Of course because of the way the board looks and is put together there will be some who will think it is another Settlers of Catan clone but the visual aspect is really the only
comparison that can be made. This is a family game aimed at Mums and Dads with 1 or 2 children aged 8 years and upwards.It has been created to with the interest and
concentration levels of minors in mind and thus each game has a unique board (made up from randomly placed hexagonal tiles) and a time to play of about 30 minutes.
It also has coloured dice and a Sand  timer (what we used to call an egg-timer), thick cardboard counters for longevity and wooden Meeples (playing pieces).

The board is laid out, as I said, randomly. Each tile is numbered and the number corresponds to one of the counters. Edge pieces are provided so that you can create a hex
shaped playing area with the Volcano tile as the central piece - this is the only tile that is positioned in the same place for each game; the sand timer is placed on the volcano.
The counters are put in a bag and shuffled up then 6 are drawn and placed turtle-side up on their corresponding numbers. Players then each draw one counter and place their
pawns on the numbers drawn and put the counters back in the bag. Six counters are drawn from the bag each turn which means the game lasts 6 turns (36 counters).

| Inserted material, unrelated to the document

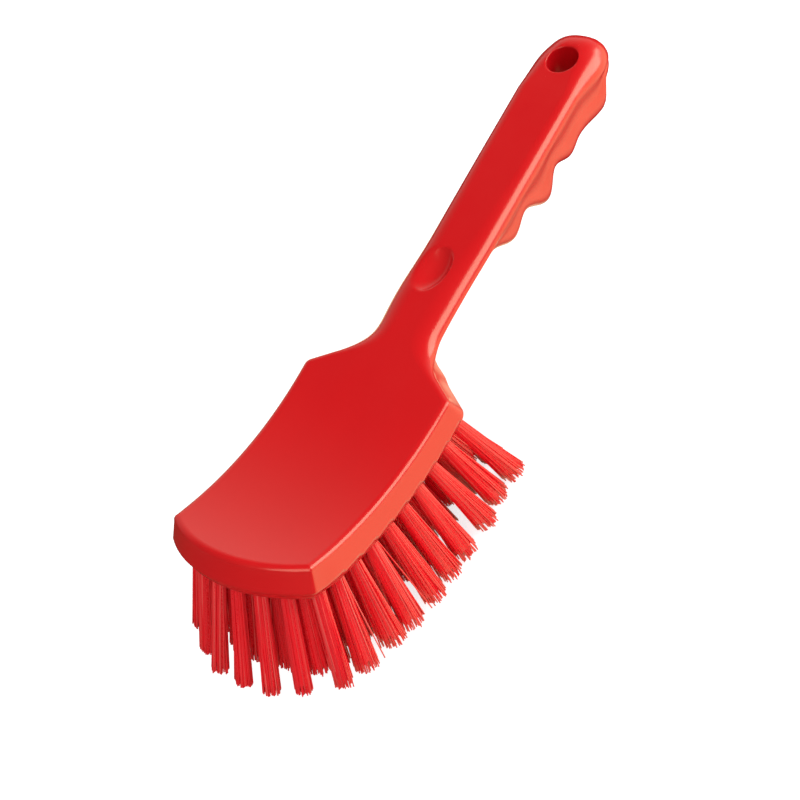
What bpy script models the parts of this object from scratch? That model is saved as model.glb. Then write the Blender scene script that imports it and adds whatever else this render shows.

The game is not complicated or complex, it is indeed quite simple, but it requires decision making and demands coordination, speed of thought, spatial awareness and dexterity,
as well as the forethought and gaming skills to see when another player is likely to be after the same target(s) as you and to beat them to the turn by sacrificing one or more of
your possible moves.

Turns can be a little uneven but, like penalties given in a soccer season, they do sort of even out over the length of the game. Number counters (as in players who remember
which numbers have been drawn from the bag already) have an advantage but the game isn't meant for that type of heavy play. The pawns move according to the dice faces
shown for each player's roll. That is, each player rolls their own 5 dice and plots their moves across the board, coloured hexes matching the colours shown on the dice. The
first player to be happy with their plan places their dice in left to right order on the board spaces and grabs the timer which they turn over. The other players now have until
the sand runs through to finish their plotting, the player who turned over the timer may not touch their own dice. Once the players are ready then the first player moves their
pawn in the order of the dice by colour of dice and tile. They collect any available counters and can stop before they reach the end of their allotted movement if they wish.
Then it is the next player, clockwise, to do the same, move and collect if possible - players may always forego their movement and just stay put, hoping for a better die roll
next turn.

The players are aiming to collect the counters from the hexes by either passing through or landing on the hexes with the counters. The idea is to collect sets of six different
coloured turtles with each set of 6 being valued at 8 points, single turtles only score 1 point each so the extra 2 points for the set can often be a tie breaker at the final scoring.

The game is fun but very random. Counters can be drawn from the bag for the hex your pawn is starting from, though this doesn't mean your pawn can collect it unless it is
still there when it is your turn; other pawns may collect it from underneath you. In fact it is quite possible, especially in a 4 player game, for there to be no counters left for a
player to collect on their turn - of course it is also possible that the die rolls are so bad (aka unlucky) that no one can reach any of the counters. This is what I mean when I say
that it sort of balances out over the length of the game.

Amigo Spiele have a great name in the family games market and this is yet another fine example of the quality one has come to expect in components, eye-catching colour,
and family game play. GALAPAGOS proves that games which can be taught quickly and where randomness plays a part in proceedings have a place in family games collections.